El abuelo fundador en 1941, Salvador Almirall, parece mirar desde la fotografía colgada en la minúscula sala de reuniones de Industrias Metalúrgicas Riz (de rizos) su viejo muestrario desplegable de clips y agujas para el moño. “A la fábrica me acercaba solo los veranos, acompañando a mi madre que llevaba la parte administrativa y a mi tío, él al frente de la técnica". Ahí estaba una moto pequeña que, como su madre no quería que usara, su abuelo, mecánico de oficio, arreglaba para, moderno Penélope, deshacer lo reparado por la noche.
“Aquello me enseñó
No le costó acabar los estudios en 1998 y hallar trabajo en una multinacional francesa, Mazars, con grandes bancos e industrias como clientes para los que, traje y corbata mediante, diseñaba el sistema informático para un millar de nóminas o un protocolo de almacenaje de mercancías gigantesco. Pero una insatisfacción larvada afloraba en Carlos. La labor de su madre con entidades sociales del barrio y la voluntad de su esposa, Mireia, enfermera, de hacer algo por los demás les llevaron a un voluntariado de dos años en Ecuador.
“La verdad es que no lo entiendo', me dijo mi jefe, pero yo creía que debía hacerlo, que sería bueno para mí”. Lo fue.

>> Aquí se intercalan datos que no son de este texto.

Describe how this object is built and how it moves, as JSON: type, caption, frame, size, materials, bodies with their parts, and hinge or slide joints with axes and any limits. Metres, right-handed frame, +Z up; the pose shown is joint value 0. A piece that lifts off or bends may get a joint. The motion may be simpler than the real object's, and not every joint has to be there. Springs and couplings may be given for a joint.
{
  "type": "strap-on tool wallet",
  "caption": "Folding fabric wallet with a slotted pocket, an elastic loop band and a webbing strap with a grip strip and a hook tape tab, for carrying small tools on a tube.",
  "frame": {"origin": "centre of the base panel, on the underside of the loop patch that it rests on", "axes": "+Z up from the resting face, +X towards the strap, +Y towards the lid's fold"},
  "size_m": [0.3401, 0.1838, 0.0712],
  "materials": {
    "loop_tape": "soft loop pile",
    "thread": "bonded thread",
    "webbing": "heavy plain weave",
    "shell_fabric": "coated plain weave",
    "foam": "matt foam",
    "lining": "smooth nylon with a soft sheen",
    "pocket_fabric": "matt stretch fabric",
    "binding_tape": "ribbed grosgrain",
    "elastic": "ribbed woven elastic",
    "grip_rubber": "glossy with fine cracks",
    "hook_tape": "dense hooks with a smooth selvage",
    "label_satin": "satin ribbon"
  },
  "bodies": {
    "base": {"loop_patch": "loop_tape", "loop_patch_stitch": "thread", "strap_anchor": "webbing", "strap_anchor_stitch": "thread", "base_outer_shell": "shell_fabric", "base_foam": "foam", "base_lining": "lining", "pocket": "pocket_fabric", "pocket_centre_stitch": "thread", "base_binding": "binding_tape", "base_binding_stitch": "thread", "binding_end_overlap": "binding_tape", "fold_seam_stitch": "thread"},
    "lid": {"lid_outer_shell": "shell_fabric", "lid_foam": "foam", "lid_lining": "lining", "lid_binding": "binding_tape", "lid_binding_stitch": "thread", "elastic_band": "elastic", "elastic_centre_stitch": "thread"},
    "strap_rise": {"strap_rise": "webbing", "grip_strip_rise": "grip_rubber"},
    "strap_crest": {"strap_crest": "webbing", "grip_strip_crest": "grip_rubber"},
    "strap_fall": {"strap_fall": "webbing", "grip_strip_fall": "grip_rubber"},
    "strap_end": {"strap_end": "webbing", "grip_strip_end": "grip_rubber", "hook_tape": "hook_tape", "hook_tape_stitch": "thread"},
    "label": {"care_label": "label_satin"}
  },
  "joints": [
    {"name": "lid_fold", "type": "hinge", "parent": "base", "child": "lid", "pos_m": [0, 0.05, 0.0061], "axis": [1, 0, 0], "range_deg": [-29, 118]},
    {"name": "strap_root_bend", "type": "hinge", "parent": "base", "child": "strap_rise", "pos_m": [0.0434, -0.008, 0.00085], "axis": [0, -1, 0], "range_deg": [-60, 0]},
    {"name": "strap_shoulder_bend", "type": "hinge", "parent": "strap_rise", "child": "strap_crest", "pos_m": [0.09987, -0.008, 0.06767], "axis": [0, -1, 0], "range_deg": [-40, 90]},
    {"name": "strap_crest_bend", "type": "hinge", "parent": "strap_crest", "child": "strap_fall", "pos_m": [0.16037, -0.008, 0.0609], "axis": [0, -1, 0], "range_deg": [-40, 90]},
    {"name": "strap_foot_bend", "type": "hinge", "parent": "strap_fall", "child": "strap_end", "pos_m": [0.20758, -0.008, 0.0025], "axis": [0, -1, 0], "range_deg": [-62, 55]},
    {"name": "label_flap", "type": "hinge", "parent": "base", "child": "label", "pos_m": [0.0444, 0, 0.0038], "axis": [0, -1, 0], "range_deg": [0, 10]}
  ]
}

Llegaron en 2002. Ahí dejaron un proyecto de dispensario y un equipo de promotores de salud. Pero se trajeron mucho más. De entrada, una niña, Maria, concebida exprofeso ahí: “Es un recuerdo constante de lo que vivimos, nos parecía que un momento importante para nosotros debía ser compartido con esa gente”. Y un bagaje humano que es sabiduría sin precio. “Hoy somos más sencillos y humildes y conscientes de lo que tenemos”. Eso también lo aplica ahora en el taller de clips. “No decido nada solo: pacto con la gente de almacén o hablo con los de talleres cuando quiero implementar algo”, confiesa. “Tengo más presente al otro; si en esa comunidad no construías con los otros no tirabas adelante”.

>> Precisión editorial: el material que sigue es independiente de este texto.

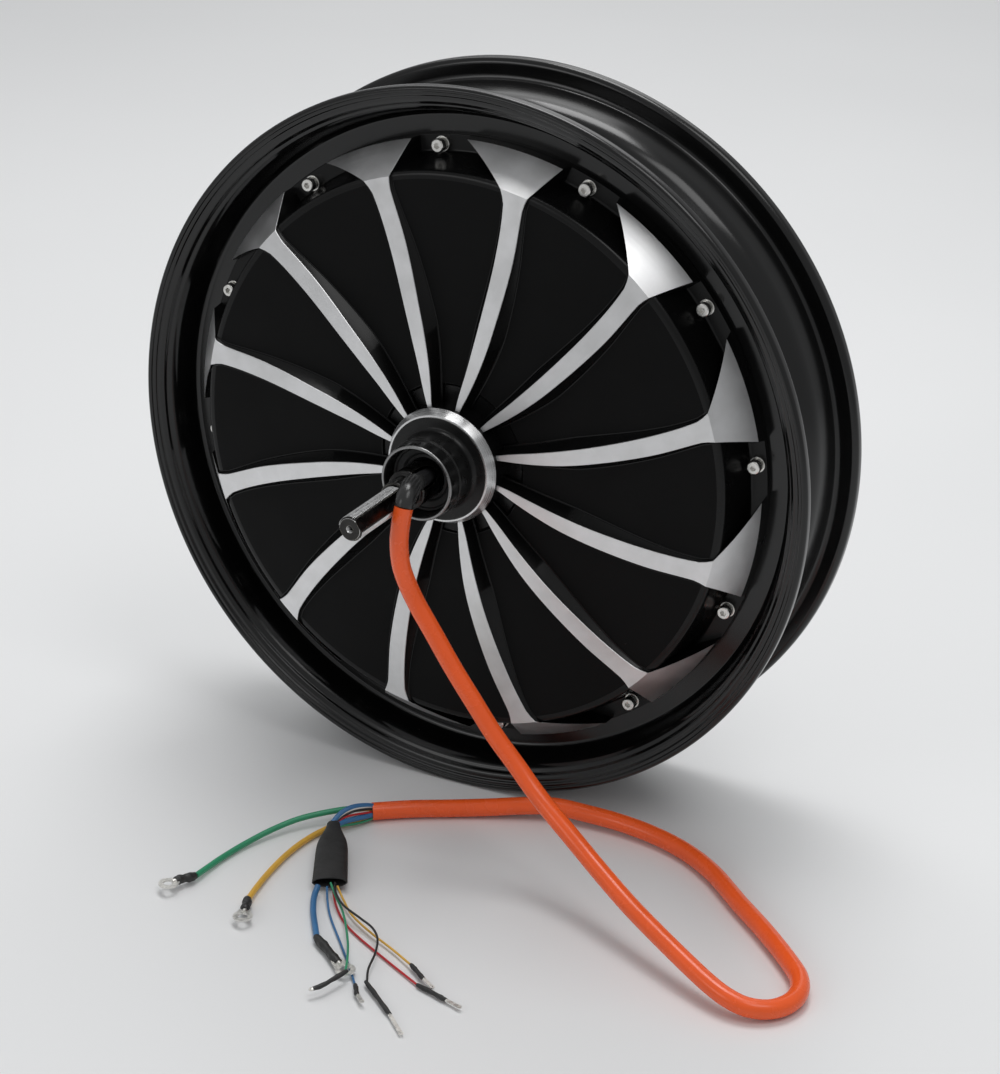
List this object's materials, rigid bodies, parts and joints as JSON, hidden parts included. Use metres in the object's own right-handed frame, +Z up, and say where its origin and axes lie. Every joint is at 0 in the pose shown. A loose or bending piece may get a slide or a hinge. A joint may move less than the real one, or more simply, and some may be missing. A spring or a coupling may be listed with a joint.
{
  "type": "hub motor wheel",
  "caption": "Wide drop-centre wheel rim with a hub motor inside, between bolted covers, on a threaded axle with a cable and loose wire ends.",
  "frame": {"origin": "centre of the wheel, on the axle's axis, midway between the rim's flanges", "axes": "+Y along the axle towards the brake-disc side, -Y towards the cable side, +Z up, +X to the right seen from the cable side"},
  "size_m": [0.5275, 0.497, 0.4636],
  "materials": {
    "black_paint": "satin black powder coat on cast aluminium",
    "matte_black": "matte black paint on cast aluminium; the spokes and flares of the front cover are turned bright",
    "aluminium": "as cast and machined",
    "steel": "ground or laminated steel",
    "dark_steel": "blackened steel, bright on worn edges",
    "zinc": "bright zinc plate",
    "copper": "varnished copper wire",
    "magnet_nickel": "nickel-plated magnets",
    "circuit_board": "green solder mask",
    "rubber": "black nitrile rubber",
    "cable_orange": "semi-gloss orange cable jacket",
    "heat_shrink": "black heat-shrink sleeve, with a tinned end on a terminal",
    "wire_green": "insulated wire",
    "wire_yellow": "insulated wire",
    "wire_blue": "insulated wire",
    "wire_red": "insulated wire",
    "wire_black": "insulated wire"
  },
  "bodies": {
    "axle_group": {"axle": "dark_steel", "stator_spider": "aluminium", "stator_core": "steel", "front_winding": "copper", "rear_winding": "copper", "hall_board": "circuit_board", "inner_leads": "wire_black", "front_bearing_inner_ring": "steel", "rear_bearing_inner_ring": "steel", "cable_sleeve": "heat_shrink", "cable_jacket": "cable_orange", "wire_neck": "wire_black", "wire_boot": "heat_shrink", "phase_wire_green": "wire_green", "phase_wire_yellow": "wire_yellow", "phase_wire_blue": "wire_blue", "phase_terminal_green": "heat_shrink", "phase_terminal_yellow": "heat_shrink", "phase_terminal_blue": "heat_shrink", "hall_wire_blue": "wire_blue", "hall_wire_green": "wire_green", "hall_wire_red": "wire_red", "hall_wire_black": "wire_black", "hall_wire_yellow": "wire_yellow", "hall_terminal_blue": "heat_shrink", "hall_terminal_green": "heat_shrink", "hall_terminal_red": "heat_shrink", "hall_terminal_black": "heat_shrink", "hall_terminal_yellow": "heat_shrink"},
    "wheel": {"rim": "black_paint", "flux_ring": "steel", "magnet_ring": "magnet_nickel", "front_cover": "matte_black", "rear_cover": "matte_black", "front_seal": "rubber", "rear_seal": "rubber", "front_bearing_outer_ring": "steel", "rear_bearing_outer_ring": "steel", "front_cover_screw_01": "zinc", "front_cover_screw_02": "zinc", "front_cover_screw_03": "zinc", "front_cover_screw_04": "zinc", "front_cover_screw_05": "zinc", "front_cover_screw_06": "zinc", "front_cover_screw_07": "zinc", "front_cover_screw_08": "zinc", "front_cover_screw_09": "zinc", "front_cover_screw_10": "zinc", "front_cover_screw_11": "zinc", "front_cover_screw_12": "zinc", "rear_cover_screw_1": "zinc", "rear_cover_screw_2": "zinc", "rear_cover_screw_3": "zinc", "rear_cover_screw_4": "zinc", "rear_cover_screw_5": "zinc", "rear_cover_screw_6": "zinc", "rear_cover_screw_7": "zinc", "rear_cover_screw_8": "zinc"},
    "front_balls": {"front_bearing_balls": "steel"},
    "rear_balls": {"rear_bearing_balls": "steel"}
  },
  "joints": [
    {"name": "wheel_spin", "type": "hinge", "parent": "axle_group", "child": "wheel", "pos_m": [0, 0, 0], "axis": [0, 1, 0], "continuous": true},
    {"name": "front_balls_spin", "type": "hinge", "parent": "axle_group", "child": "front_balls", "pos_m": [0, -0.0649, 0], "axis": [0, 1, 0], "continuous": true},
    {"name": "rear_balls_spin", "type": "hinge", "parent": "axle_group", "child": "rear_balls", "pos_m": [0, 0.0649, 0], "axis": [0, 1, 0], "continuous": true}
  ],
  "couplings": [
    {"joint": "front_balls_spin", "follows": "wheel_spin", "ratio": 0.6},
    {"joint": "rear_balls_spin", "follows": "wheel_spin", "ratio": 0.6}
  ]
}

El retorno no fue fácil. Estuvo un año en la oficina de su padre y en 2005, pura querencia, otro de gerente en una fundación social, la Pere Relats, para volver al mundo de la consultoría. Pero se había roto algo. “Con la crisis, los proyectos eran menos interesantes y ese mundo se tecnificó mucho, con una informática que iba más rápido de lo que yo podía y, en el fondo, quería asimilar; sentía que algo se me escapaba”. Reflexivo, hizo lo que mejor sabe hacer: calculó el sistema… de su propia vida, con dos variables más: Ignasi y Ferran, hoy de 8 y 5 años. “Eché el freno: estrés y horarios de trabajo se me llevaban; quería planificar mi futuro”.
“Eché el freno: estrés y
Hablado con la madre y el tío, hace dos años se puso al lado de éste para dar continuidad al negocio familiar. “Nunca me lo planteé y hoy, ya, tercera generación; al descolgar el teléfono me siento orgulloso de ello…”, musita antes de cruzarse con uno de sus 11 empleados, al que coge por el hombro. “Hay trabajadores que han visto a mi madre embarazada de mí y clientes que lo son de más de 60 años…”. Una responsabilidad brutal: “Sí, mía, pero también mutua: ellos han cobrado siempre cuando a veces no lo han hecho ni mi madre ni mi tío; mi entrada les da tranquilidad: saben que la empresa sigue con alguien con compromiso histórico”. Cruza su rostro una sombra: “Cada viernes tenemos una especie de comida oficial en casa del abuelo… Hoy no puede ver esto, murió hace cinco años”.
Es la única tristeza porque Carlos es más feliz hoy que nunca y eso que cobra menos. “He perdido salario; pero Ecuador también sirvió para eso, me enseñó a vivir con poco, he cambiado dinero por libertad y realización profesional”, apunta antes de mostrar una adquisición suya para modernizar el empaquetado, esperanzado porque han resistido la larga crisis y el todoacienismo chino.
Entre cajas rotuladas a mano —'Diademas tela'; 'Bolsas para moño'; 'Magda muñequita'...—, Carlos recoge un paquete que trae, dubitativa, una joven: hoy, Industrias Metalúrgicas Riz trabaja con la Asociación del Raval Estel Tàpia, la Fundación Pare Manel y con la cárcel de mujeres de Wad-Ras para inserir laboralmente a excluidos. “Carlos es como es también porque la familia es como ha sido”, resume. Gente que decide su vida con la gigantesca determinación de un clip de pelo.